Covariance of random balls

#1
Hi,

would appreciate any comments:

I have:
10 balls with number 6 on each,
10 balls with n. 7,
10 balls with n. 8.

So it's 30 balls in total and now I take 10 balls at random (X1, ..., X10), without replacement.

The question is cov(X1, X2) = ? (covariance of the first and second ball)
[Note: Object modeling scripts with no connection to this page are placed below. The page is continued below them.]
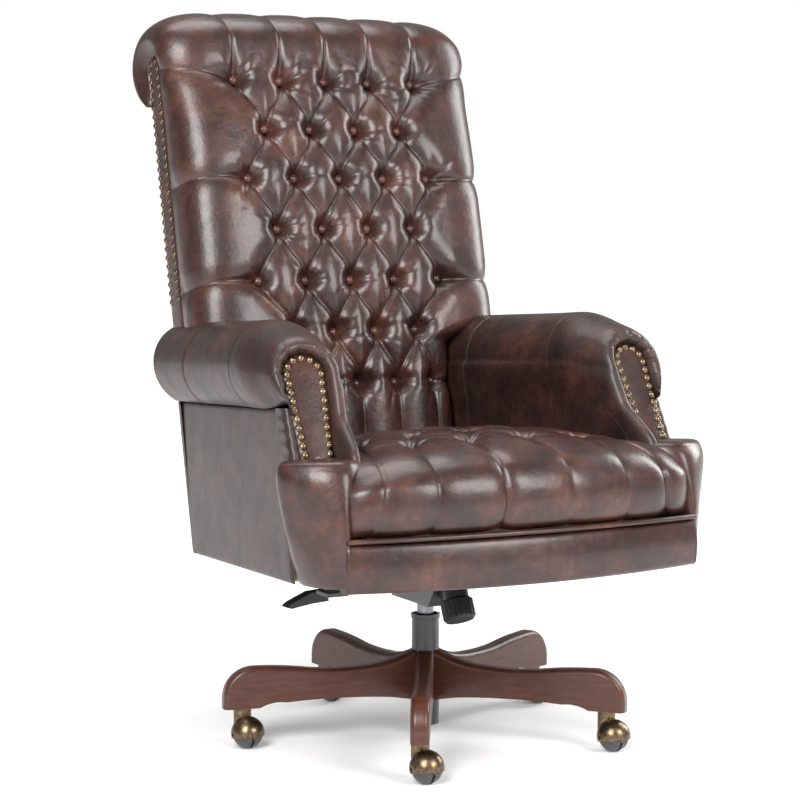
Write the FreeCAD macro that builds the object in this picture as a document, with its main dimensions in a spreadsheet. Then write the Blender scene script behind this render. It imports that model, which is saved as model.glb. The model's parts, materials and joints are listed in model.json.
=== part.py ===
import FreeCAD, Part
import Sketcher
import math
import os
import re
from FreeCAD import Placement, Rotation, Vector

# A swivel office chair: a five-arm wooden base on hooded ball casters, a gas column,
# a tilt mechanism, and an upholstered seat with rolled arms and a tall scrolled back.
# The origin is on the floor under the swivel axis. The sitter faces -Y and +Z is up.
# Lengths are in millimetres and angles in degrees.

SIZES = {
    # wooden base and hub
    "hub_r": 23, "hub_bore_r": 20, "hub_low": 18, "hub_high": 205, "hub_floor": 3,
    "front_arm_angle": 240.4, "leg_count": 5, "leg_width": 30, "leg_root": 20.7,
    "leg_reach": 348, "leg_heel": 146, "leg_waist": 119, "leg_toe": 131, "leg_foot": 63,
    "leg_arch": 70, "leg_nose_r": 52, "leg_round": 9,
    "bolt_r": 3, "bolt_head_r": 5, "bolt_z": 100, "nut_r": 5, "nut_reach": 65,
    # casters
    "stem_circle": 315, "trail": 22, "ball_r": 25, "hood_gap": 0.8, "hood_wall": 1.9,
    "hood_rim": 6.5, "hood_slope": 10, "web": 3, "web_gap": 0.6, "axle_r": 3, "stem_r": 5.5,
    "stem_rise": 20, "socket_r": 8, "socket_flange": 14.5,
    "boss_r": 14.5, "socket_depth": 40, "running": 0.05, "wheel_gap": 0.2, "side_gap": 0.3,
    # gas column
    "piston_r": 5, "cylinder_r": 14, "cylinder_bore": 11.6, "cylinder_low": 46,
    "cylinder_high": 250, "bush_low": 120, "bush_high": 202, "gland": 14, "valve_r": 3,
    # tilt mechanism
    "pan_half": 33, "pan_low": 229, "pan_wall": 3, "pivot_y": -32, "pivot_z": 268,
    "pivot_r": 5, "knob_r": 27, "knob_height": 35, "knob_lean": 25, "knob_y": -121,
    "knob_z": 212, "lever_z": 262, "lever_r": 4, "lever_reach": 262,
    "barrel_r": 5.5, "lever_droop": 4,
    # seat box, in a frame that slopes down towards the rear
    "seat_base": 300, "seat_slope": 3.2, "half_front": 347, "half_rear": 290,
    "corner_y": -222, "rear_y": 319, "rail_height": 75, "board": 24, "rail_end_x": 306,
    "rail_end_y": 338, "rail_bow_y": 378, "border_drop": 8, "welt": 8, "crown": 182,
    # arms, in a frame that tapers towards the rear
    "arm_taper": 6, "panel": 10, "arm_top": 268, "roll_r": 74, "roll_in": 41, "roll_z": 330,
    "roll_front": -134, "roll_back": 358, "inner_in": 90, "inner_skin": 18,
    "post_top": 188, "facing_half": 56, "facing_depth": 30, "facing_lean": 24,
    "facing_foot": 145, "facing_drop": 23, "nail_r": 6.8, "nail_pitch": 14.8,
    "nail_half": 27.5, "nail_foot": 20, "nail_drop": 134,
    # back, in a frame that leans backwards
    "recline": 12.9, "back_half": 290, "strip_depth": 52, "frame_top": 808,
    "cushion_half": 278, "waist_half": 176, "waist_top": 415, "scroll_z": 885,
    "scroll_y": -25, "scroll_long": 101, "scroll_tall": 82, "button_r": 9,
    "row_pitch": 92, "column_pitch": 88, "top_row": 828, "back_nail_r": 5,
    "back_nail_pitch": 16,
    "well_depth": 137, "well_rise": 0.00028, "well_middle": 520,
}

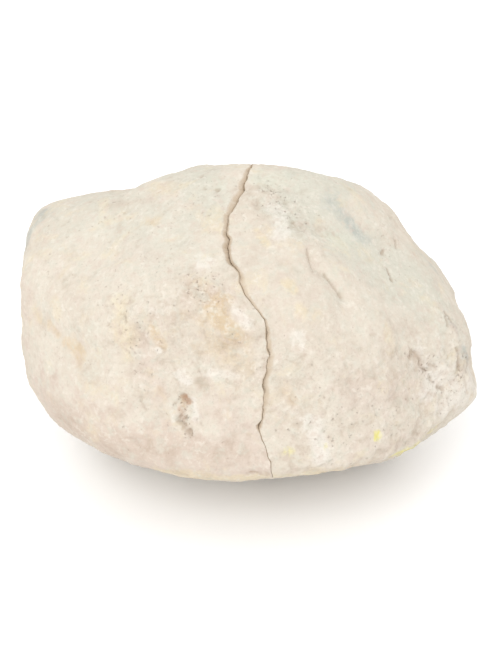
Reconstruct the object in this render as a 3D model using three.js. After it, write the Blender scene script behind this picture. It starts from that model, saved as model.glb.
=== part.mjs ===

I have computed E(X1) = E(X2) = 2/3

Cov(X1, X2) = E(X1 * X2) - E(X1) * E(X2)

I can calculate E(X1 * X2) the hard way

6*6*P(X1 = 6, X2 = 6) + 2*6*7*P(X1 = 6, X2 = 7) + ... = 48.977

I was however wondering if there is a shortcut to do this? Since I don't think X1 and X2 are independent (and the result suggests the same), I can't come up with a better way.

Many thanks for any help.


Note: E(X1) = E(X2) = 7 and not 2/3 as previously stated. 2/3 is the Var(X1).
 
Last edited:

Dason

Ambassador to the humans
#2
How are you getting E(X1) = E(X2) = 2/3? Because as far as I can tell 6, 7, 8 are all above 2/3 so the expected value couldn't possibly be below 6...
 
#3
I'm sorry. My mistake. 2/3 is Var(X1).

E(X1) = E(X2) = E(Xi) = 7, for i = 1, ... , 10.

I have then Cov(X1, X2) = 48.977 - 7^2 = -0.023. The negative sign seems sensible given that we take the balls out.